The Law-making commission has failed to meet hopes of the suppressed population of the country, Bashkortostan included. Then the peoples of the realm took to arms to defend their interests and participated most widely in the Peasant War of 1773-1775 which had been one of the most major uprisings against oppressors in European history. Bashkirs became one the chief motive forces of the peoples’ movement. Actions of Bashkir insurgents were noted for their organization, stamina and duration. United with the Yayik cossacks they made up the most battle-worthy and constant component of the Chief insurgent forces and its main detachments in the battles near Orenburg, Ufa, Chelyabinsk, Menzelinsk, Kungur, Osa and elsewhere. Not only were they (i. e. the Bashkirs) on the part of the rebels; by their energetic actions they would draw into struggle factory workmen, as weft as the landowner and state peasants. Due to this the Bashkir unsurgent detachments played an important role in spreading the rebel movement and in turning a local Cossack uprising into a grand Peasant war. The Bashkir people have put forward large number of able and trustworthy leaders from their ranks.
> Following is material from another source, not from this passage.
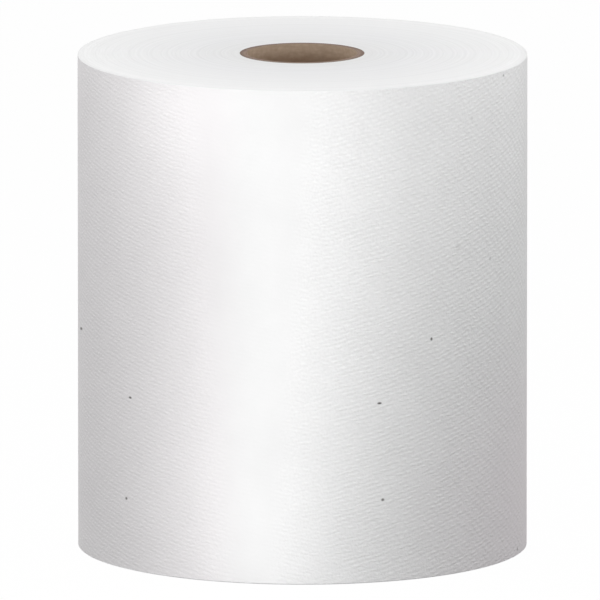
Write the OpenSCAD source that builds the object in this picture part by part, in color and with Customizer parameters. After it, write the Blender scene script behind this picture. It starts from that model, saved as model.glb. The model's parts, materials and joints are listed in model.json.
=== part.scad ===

Among them there were such persons as Kinja Arslanov, Salavat Yulajev, Kaskyn Samarov, Karanaj Moratov, Batyrkaj Itkinin, Yulaj Aznalin, Yulaman Kushajev, Bazargol Yunajev and others who made up about 40 per cent among the insurgency’s leaders from campaign atamans to brigadiers and generals. All the mentioned above permitted this country’s historians to highly appreciate the role and place of the Bashkir people in the Peasant war of 1773-1775: “To the Bashkirs belongs the first place among the non-Russian peoples in terms of the common people’s participating, scope of action and in terms of their role in the common struggle” [Limonov, Mavrodin, Panejakh, 1974. p. 152].